» Direction
Your task is to print the material below exactly as presented.

» Material provided
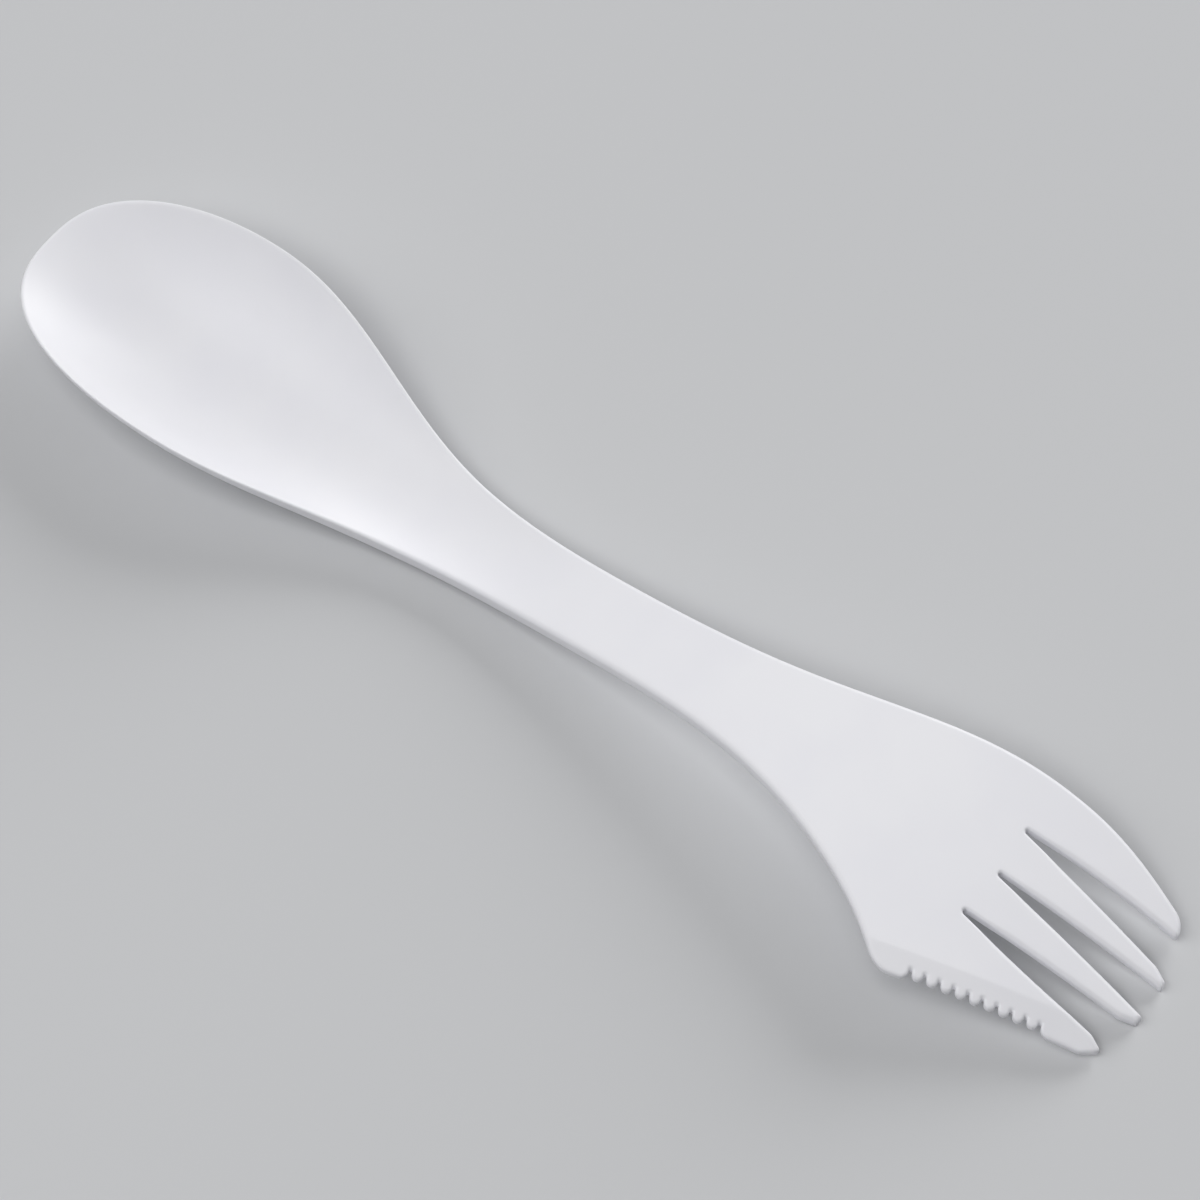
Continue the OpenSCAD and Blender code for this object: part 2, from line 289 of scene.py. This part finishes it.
# Number of points on each curve before the outline is divided evenly
samples = {
    "bowlTip": 160,
    "nearSide": 1200,
    "farSide": 1000,
    "lastTine": 400,
    "gapSide": 60,
    "gapRoot": 24,
    "tipCut": 80,
    "tipArc": 20,
    "lobe": 12,
    "slit": 9,
    "halfWidths": 2000,
}


def stretch(x, y, step, soft, side):
    # A stretch of the outline: points with their spacing, corner softening and side number
    n = len(x)
    return np.column_stack([x, y, np.full(n, step), np.full(n, soft), np.full(n, side)])


def frontArc(y):
    # X of the arc on which the tips end; the inner tines' tips reach the front
    reach = gaps["mouthW"] / 2 - spork["frontShift"]
    arcX = frontX + gaps["tipMore"] - np.sqrt(spork["frontR"] ** 2 - reach ** 2)
    return arcX + np.sqrt(spork["frontR"] ** 2 - (y + spork["frontShift"]) ** 2)


def cutAtArc(x, y):
    # The points of a line up to the place where it passes the arc, which becomes its last point
    past = x - frontArc(y)
    i = int(np.argmax(past > 0))
    u = past[i - 1] / (past[i - 1] - past[i])
    return (np.append(x[:i], blend(x[i - 1], x[i], u)),
            np.append(y[:i], blend(y[i - 1], y[i], u)))


def rootCentre(place):
    # X of the middle of the half circle at the root of a gap
    return frontX - gaps["length"] - abs(place) * gaps["outerMore"] + gaps["rootW"] / 2


def gapSide(place, up):
    # One side of a gap from its round root to the arc. place is -1 beside the cutting edge, 0 in
    # the middle and 1 on the other side; up is 1 for the side with the larger Y, -1 for the other.
    # The side runs straight from root to mouth, the outermost ones bow out, and some end in a cut.
    outer = place != 0 and up == place
    cut = 0
    if outer and place < 0:
        cut = gaps["firstCut"]
    if place != 0 and not outer:
        cut = gaps["tipCut"]
    rootX = rootCentre(place)
    mouthR = (gaps["farMouthW"] if place > 0 else gaps["mouthW"]) / 2
    x = np.linspace(rootX, frontX - cut, samples["gapSide"])
    u = (x - rootX) / (frontX - rootX)
    middle = place * blend(gaps["step"], gaps["step"] - gaps["lean"], u)
    bow = outer * place * gaps["bow"] * np.sin(np.pi * (x - rootX) / (frontX - cut - rootX))
    y = middle + up * blend(gaps["rootW"] / 2, mouthR, u) + bow
    slant = cut * np.tan(np.radians(gaps["cutAngle"]))
    beyond = np.array([frontX, frontX + 1]) if cut else np.array([frontX + 1])
    x = np.append(x, beyond)
    y = np.append(y, np.full(len(beyond), y[-1] + up * slant))
    return cutAtArc(x, y)


def gapRoot(place):
    # Half circle round the root of a gap, from the side with the smaller Y to the other
    turn = np.linspace(-np.pi / 2, -3 * np.pi / 2, samples["gapRoot"])
    rootR = gaps["rootW"] / 2
    return rootCentre(place) + rootR * np.cos(turn), place * gaps["step"] + rootR * np.sin(turn)


def bladePoint(along, inward):
    # A place given along the cutting edge from its corner and square to it, in plan coordinates
    return (heelX + along * np.cos(bladeTurn) - inward * np.sin(bladeTurn),
            -spork["heelW"] + along * np.sin(bladeTurn) + inward * np.cos(bladeTurn))


def notchRow():
    # The notched line: slits with round roots, and between them lobes of two quarter circles;
    # a larger quarter circle leads in from the edge's straight line and another leads out to it
    lobeR = (notches["step"] - notches["rootW"]) / 2
    rootR = notches["rootW"] / 2
    endR = lobeR + notches["inset"]
    a = np.linspace(0, np.pi / 2, samples["lobe"])
    b = np.linspace(np.pi, 0, samples["slit"])
    into = np.array([lobeR * (np.sin(a) - 1) - rootR, lobeR * (1 - np.cos(a))])
    root = np.array([rootR * np.cos(b), notches["depth"] - rootR + rootR * np.sin(b)])
    outOf = np.array([-into[0, ::-1], into[1, ::-1]])[:, :-1]
    one = np.hstack([into, root, outOf])
    starts = np.arange(notches["count"]) * notches["step"]
    along = (starts[:, None] + one[0]).ravel()
    inward = np.tile(one[1], notches["count"])
    n = len(a)
    along[:n] = endR * (np.sin(a) - 1) - rootR
    inward[:n] = lobeR - endR * np.cos(a)
    leadOut = starts[-1] + rootR + endR * (1 - np.cos(a))
    along = np.concatenate([along[:-outOf.shape[1]], leadOut])
    inward = np.concatenate([inward[:-outOf.shape[1]], lobeR - endR * np.sin(a)])
    return bladePoint(along + notches["from"], inward + notches["inset"])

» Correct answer
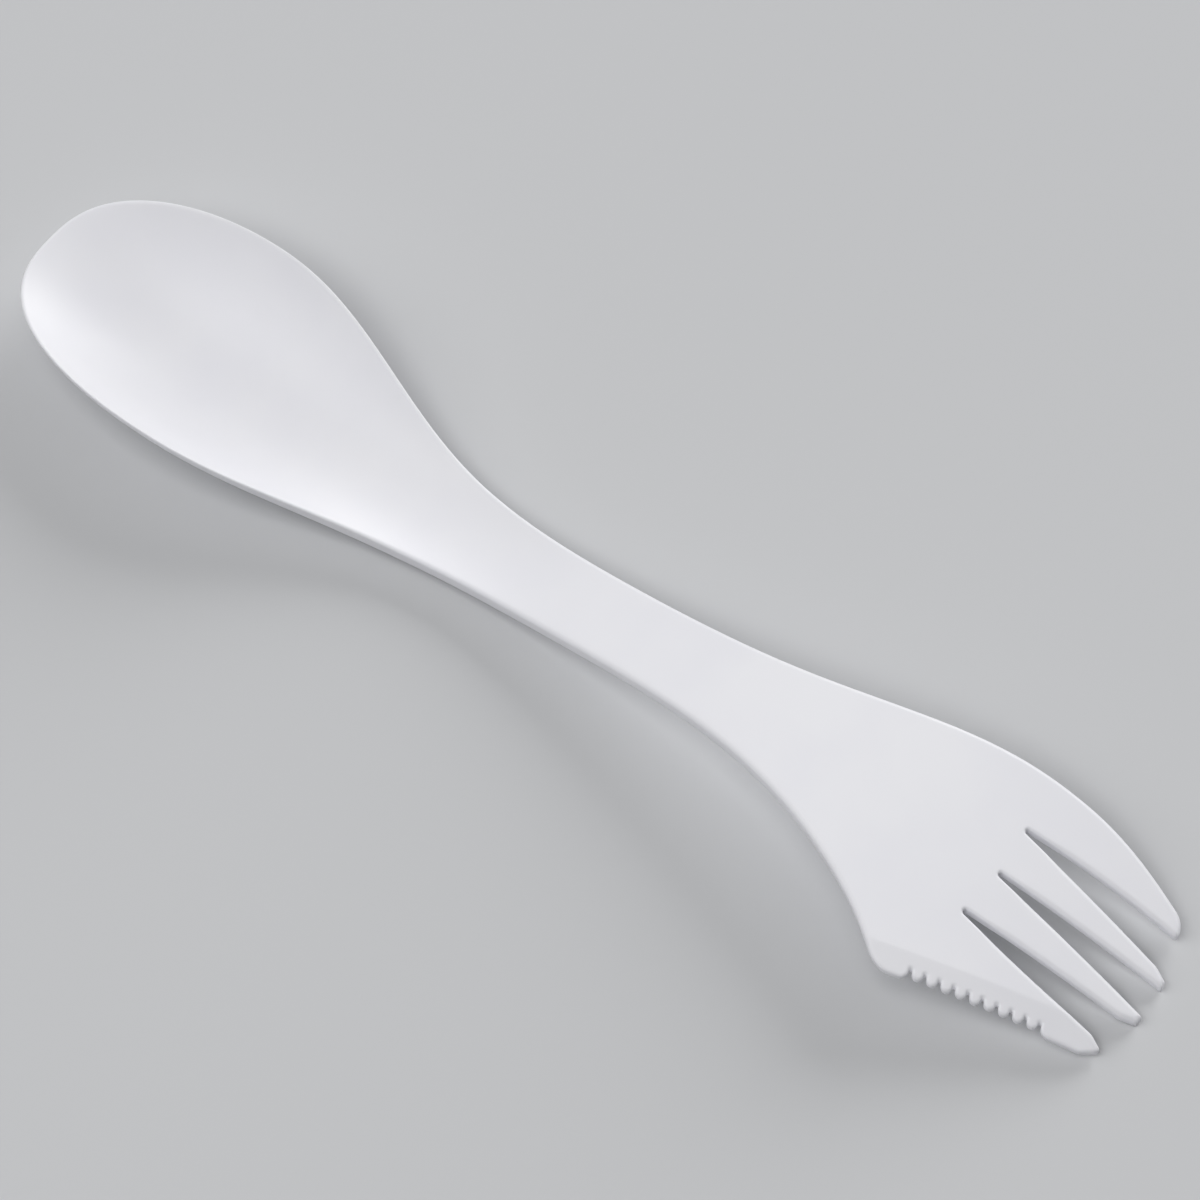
Continue the OpenSCAD and Blender code for this object: part 2, from line 289 of scene.py. This part finishes it.
# Number of points on each curve before the outline is divided evenly
samples = {
    "bowlTip": 160,
    "nearSide": 1200,
    "farSide": 1000,
    "lastTine": 400,
    "gapSide": 60,
    "gapRoot": 24,
    "tipCut": 80,
    "tipArc": 20,
    "lobe": 12,
    "slit": 9,
    "halfWidths": 2000,
}


def stretch(x, y, step, soft, side):
    # A stretch of the outline: points with their spacing, corner softening and side number
    n = len(x)
    return np.column_stack([x, y, np.full(n, step), np.full(n, soft), np.full(n, side)])


def frontArc(y):
    # X of the arc on which the tips end; the inner tines' tips reach the front
    reach = gaps["mouthW"] / 2 - spork["frontShift"]
    arcX = frontX + gaps["tipMore"] - np.sqrt(spork["frontR"] ** 2 - reach ** 2)
    return arcX + np.sqrt(spork["frontR"] ** 2 - (y + spork["frontShift"]) ** 2)


def cutAtArc(x, y):
    # The points of a line up to the place where it passes the arc, which becomes its last point
    past = x - frontArc(y)
    i = int(np.argmax(past > 0))
    u = past[i - 1] / (past[i - 1] - past[i])
    return (np.append(x[:i], blend(x[i - 1], x[i], u)),
            np.append(y[:i], blend(y[i - 1], y[i], u)))


def rootCentre(place):
    # X of the middle of the half circle at the root of a gap
    return frontX - gaps["length"] - abs(place) * gaps["outerMore"] + gaps["rootW"] / 2


def gapSide(place, up):
    # One side of a gap from its round root to the arc. place is -1 beside the cutting edge, 0 in
    # the middle and 1 on the other side; up is 1 for the side with the larger Y, -1 for the other.
    # The side runs straight from root to mouth, the outermost ones bow out, and some end in a cut.
    outer = place != 0 and up == place
    cut = 0
    if outer and place < 0:
        cut = gaps["firstCut"]
    if place != 0 and not outer:
        cut = gaps["tipCut"]
    rootX = rootCentre(place)
    mouthR = (gaps["farMouthW"] if place > 0 else gaps["mouthW"]) / 2
    x = np.linspace(rootX, frontX - cut, samples["gapSide"])
    u = (x - rootX) / (frontX - rootX)
    middle = place * blend(gaps["step"], gaps["step"] - gaps["lean"], u)
    bow = outer * place * gaps["bow"] * np.sin(np.pi * (x - rootX) / (frontX - cut - rootX))
    y = middle + up * blend(gaps["rootW"] / 2, mouthR, u) + bow
    slant = cut * np.tan(np.radians(gaps["cutAngle"]))
    beyond = np.array([frontX, frontX + 1]) if cut else np.array([frontX + 1])
    x = np.append(x, beyond)
    y = np.append(y, np.full(len(beyond), y[-1] + up * slant))
    return cutAtArc(x, y)


def gapRoot(place):
    # Half circle round the root of a gap, from the side with the smaller Y to the other
    turn = np.linspace(-np.pi / 2, -3 * np.pi / 2, samples["gapRoot"])
    rootR = gaps["rootW"] / 2
    return rootCentre(place) + rootR * np.cos(turn), place * gaps["step"] + rootR * np.sin(turn)


def bladePoint(along, inward):
    # A place given along the cutting edge from its corner and square to it, in plan coordinates
    return (heelX + along * np.cos(bladeTurn) - inward * np.sin(bladeTurn),
            -spork["heelW"] + along * np.sin(bladeTurn) + inward * np.cos(bladeTurn))


def notchRow():
    # The notched line: slits with round roots, and between them lobes of two quarter circles;
    # a larger quarter circle leads in from the edge's straight line and another leads out to it
    lobeR = (notches["step"] - notches["rootW"]) / 2
    rootR = notches["rootW"] / 2
    endR = lobeR + notches["inset"]
    a = np.linspace(0, np.pi / 2, samples["lobe"])
    b = np.linspace(np.pi, 0, samples["slit"])
    into = np.array([lobeR * (np.sin(a) - 1) - rootR, lobeR * (1 - np.cos(a))])
    root = np.array([rootR * np.cos(b), notches["depth"] - rootR + rootR * np.sin(b)])
    outOf = np.array([-into[0, ::-1], into[1, ::-1]])[:, :-1]
    one = np.hstack([into, root, outOf])
    starts = np.arange(notches["count"]) * notches["step"]
    along = (starts[:, None] + one[0]).ravel()
    inward = np.tile(one[1], notches["count"])
    n = len(a)
    along[:n] = endR * (np.sin(a) - 1) - rootR
    inward[:n] = lobeR - endR * np.cos(a)
    leadOut = starts[-1] + rootR + endR * (1 - np.cos(a))
    along = np.concatenate([along[:-outOf.shape[1]], leadOut])
    inward = np.concatenate([inward[:-outOf.shape[1]], lobeR - endR * np.sin(a)])
    return bladePoint(along + notches["from"], inward + notches["inset"])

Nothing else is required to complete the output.